Supplied material.
"""

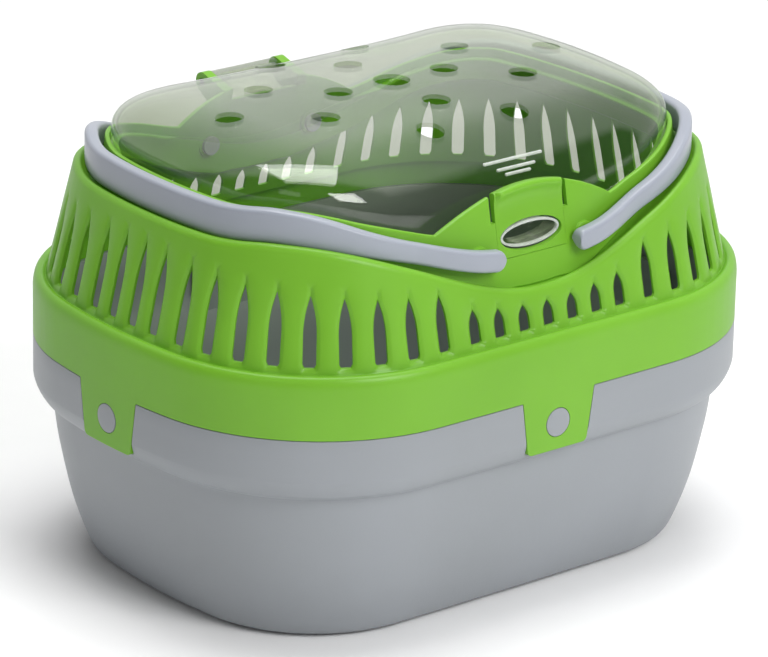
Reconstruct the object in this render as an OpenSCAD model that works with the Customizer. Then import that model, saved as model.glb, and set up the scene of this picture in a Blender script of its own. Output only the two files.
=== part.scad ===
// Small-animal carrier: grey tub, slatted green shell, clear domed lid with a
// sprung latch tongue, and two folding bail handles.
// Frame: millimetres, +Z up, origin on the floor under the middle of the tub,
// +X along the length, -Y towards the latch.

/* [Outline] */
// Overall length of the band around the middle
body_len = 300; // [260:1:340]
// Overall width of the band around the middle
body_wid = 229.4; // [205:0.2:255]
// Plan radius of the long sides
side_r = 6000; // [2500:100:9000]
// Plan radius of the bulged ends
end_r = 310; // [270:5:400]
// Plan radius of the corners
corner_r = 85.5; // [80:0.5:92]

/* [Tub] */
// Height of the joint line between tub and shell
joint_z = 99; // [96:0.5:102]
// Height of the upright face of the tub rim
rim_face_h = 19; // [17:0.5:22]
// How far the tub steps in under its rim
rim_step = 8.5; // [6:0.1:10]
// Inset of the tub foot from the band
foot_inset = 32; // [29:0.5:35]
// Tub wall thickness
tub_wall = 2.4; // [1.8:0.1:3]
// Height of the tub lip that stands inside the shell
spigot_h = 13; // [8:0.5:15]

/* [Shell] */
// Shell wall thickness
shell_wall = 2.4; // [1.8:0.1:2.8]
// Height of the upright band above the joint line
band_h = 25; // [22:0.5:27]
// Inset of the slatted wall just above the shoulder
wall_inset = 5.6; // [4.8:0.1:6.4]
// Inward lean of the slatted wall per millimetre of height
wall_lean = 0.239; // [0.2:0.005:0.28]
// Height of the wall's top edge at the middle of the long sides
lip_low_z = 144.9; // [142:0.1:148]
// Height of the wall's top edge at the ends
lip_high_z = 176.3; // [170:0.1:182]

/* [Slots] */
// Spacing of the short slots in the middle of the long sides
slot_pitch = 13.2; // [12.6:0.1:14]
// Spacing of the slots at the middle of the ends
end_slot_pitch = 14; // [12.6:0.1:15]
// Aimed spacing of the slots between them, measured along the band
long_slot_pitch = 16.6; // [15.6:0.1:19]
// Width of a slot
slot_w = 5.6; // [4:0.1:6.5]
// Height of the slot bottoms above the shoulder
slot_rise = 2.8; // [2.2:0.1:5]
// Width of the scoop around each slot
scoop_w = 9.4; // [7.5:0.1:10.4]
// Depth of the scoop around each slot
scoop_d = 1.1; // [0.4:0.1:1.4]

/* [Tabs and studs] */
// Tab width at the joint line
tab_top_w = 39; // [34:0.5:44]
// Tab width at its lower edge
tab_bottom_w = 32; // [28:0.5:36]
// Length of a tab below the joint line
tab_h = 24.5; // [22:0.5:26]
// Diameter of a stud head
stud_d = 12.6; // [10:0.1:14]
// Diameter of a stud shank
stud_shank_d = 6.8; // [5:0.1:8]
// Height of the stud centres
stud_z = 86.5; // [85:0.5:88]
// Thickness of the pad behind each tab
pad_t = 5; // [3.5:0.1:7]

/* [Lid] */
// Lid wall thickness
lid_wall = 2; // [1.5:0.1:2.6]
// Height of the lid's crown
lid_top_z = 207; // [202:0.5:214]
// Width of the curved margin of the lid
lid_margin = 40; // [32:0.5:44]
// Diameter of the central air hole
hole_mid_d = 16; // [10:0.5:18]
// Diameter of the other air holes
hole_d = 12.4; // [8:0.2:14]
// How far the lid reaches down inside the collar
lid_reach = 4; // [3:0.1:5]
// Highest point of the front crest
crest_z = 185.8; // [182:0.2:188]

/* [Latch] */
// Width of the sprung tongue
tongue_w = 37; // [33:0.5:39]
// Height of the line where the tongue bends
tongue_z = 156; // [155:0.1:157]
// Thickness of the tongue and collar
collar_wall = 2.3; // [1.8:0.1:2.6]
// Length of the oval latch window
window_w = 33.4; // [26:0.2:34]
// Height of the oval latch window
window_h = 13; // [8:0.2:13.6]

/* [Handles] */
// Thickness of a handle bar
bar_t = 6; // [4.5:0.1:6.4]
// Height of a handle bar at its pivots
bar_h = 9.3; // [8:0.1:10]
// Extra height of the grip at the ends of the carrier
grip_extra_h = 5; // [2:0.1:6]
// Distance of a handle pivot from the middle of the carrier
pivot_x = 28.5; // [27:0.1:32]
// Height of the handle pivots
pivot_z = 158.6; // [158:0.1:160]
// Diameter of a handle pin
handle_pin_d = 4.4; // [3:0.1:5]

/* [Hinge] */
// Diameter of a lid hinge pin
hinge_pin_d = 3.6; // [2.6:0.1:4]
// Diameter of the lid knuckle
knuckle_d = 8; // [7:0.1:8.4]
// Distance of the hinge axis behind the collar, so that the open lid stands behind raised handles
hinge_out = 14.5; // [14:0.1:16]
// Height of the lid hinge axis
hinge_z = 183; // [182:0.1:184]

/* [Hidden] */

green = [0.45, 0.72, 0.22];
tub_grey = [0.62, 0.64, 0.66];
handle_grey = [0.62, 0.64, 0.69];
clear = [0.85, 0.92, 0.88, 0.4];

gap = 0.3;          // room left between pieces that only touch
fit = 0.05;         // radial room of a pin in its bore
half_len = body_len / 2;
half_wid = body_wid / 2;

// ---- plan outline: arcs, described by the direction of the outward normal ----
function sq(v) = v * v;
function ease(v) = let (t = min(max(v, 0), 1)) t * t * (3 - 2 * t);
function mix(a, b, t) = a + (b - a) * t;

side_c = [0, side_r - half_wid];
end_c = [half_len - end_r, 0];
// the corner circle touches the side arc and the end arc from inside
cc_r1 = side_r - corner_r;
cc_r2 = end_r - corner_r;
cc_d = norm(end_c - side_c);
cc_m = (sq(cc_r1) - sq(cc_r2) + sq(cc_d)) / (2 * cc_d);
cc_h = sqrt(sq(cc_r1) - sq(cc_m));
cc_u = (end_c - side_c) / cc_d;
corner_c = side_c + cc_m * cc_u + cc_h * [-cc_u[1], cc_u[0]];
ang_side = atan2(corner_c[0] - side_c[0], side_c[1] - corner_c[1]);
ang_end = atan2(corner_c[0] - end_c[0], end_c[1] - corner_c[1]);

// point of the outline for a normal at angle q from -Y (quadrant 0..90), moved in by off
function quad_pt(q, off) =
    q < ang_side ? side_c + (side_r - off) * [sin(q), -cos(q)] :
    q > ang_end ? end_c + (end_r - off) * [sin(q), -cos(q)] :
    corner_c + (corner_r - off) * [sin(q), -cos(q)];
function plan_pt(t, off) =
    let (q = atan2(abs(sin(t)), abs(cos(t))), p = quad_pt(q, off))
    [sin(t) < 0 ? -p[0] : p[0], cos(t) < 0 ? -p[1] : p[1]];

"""

What is asked. From the first line of the data through the line with "spigot_h = 13; // [8:0.5:15]", quote each line exactly and add nothing else.

Exercise response.
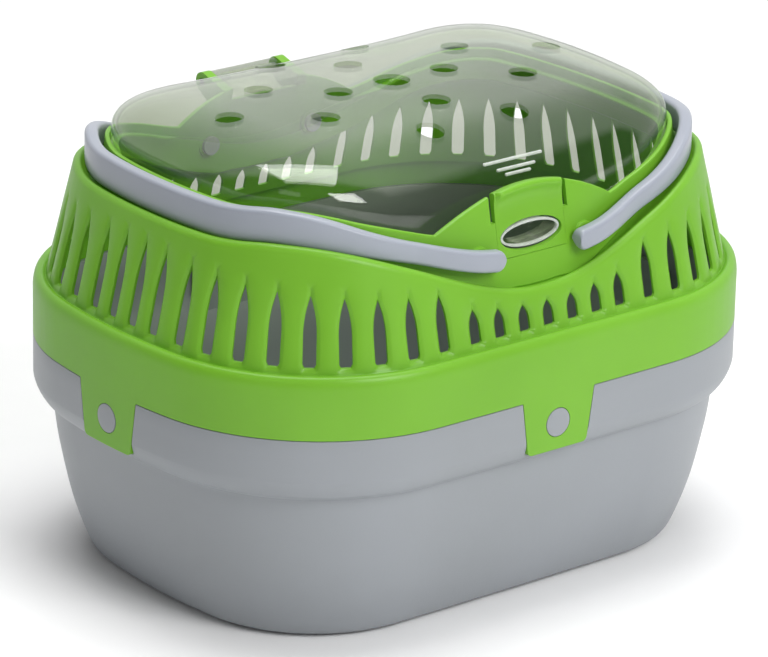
Reconstruct the object in this render as an OpenSCAD model that works with the Customizer. Then import that model, saved as model.glb, and set up the scene of this picture in a Blender script of its own. Output only the two files.
=== part.scad ===
// Small-animal carrier: grey tub, slatted green shell, clear domed lid with a
// sprung latch tongue, and two folding bail handles.
// Frame: millimetres, +Z up, origin on the floor under the middle of the tub,
// +X along the length, -Y towards the latch.

/* [Outline] */
// Overall length of the band around the middle
body_len = 300; // [260:1:340]
// Overall width of the band around the middle
body_wid = 229.4; // [205:0.2:255]
// Plan radius of the long sides
side_r = 6000; // [2500:100:9000]
// Plan radius of the bulged ends
end_r = 310; // [270:5:400]
// Plan radius of the corners
corner_r = 85.5; // [80:0.5:92]

/* [Tub] */
// Height of the joint line between tub and shell
joint_z = 99; // [96:0.5:102]
// Height of the upright face of the tub rim
rim_face_h = 19; // [17:0.5:22]
// How far the tub steps in under its rim
rim_step = 8.5; // [6:0.1:10]
// Inset of the tub foot from the band
foot_inset = 32; // [29:0.5:35]
// Tub wall thickness
tub_wall = 2.4; // [1.8:0.1:3]
// Height of the tub lip that stands inside the shell
spigot_h = 13; // [8:0.5:15]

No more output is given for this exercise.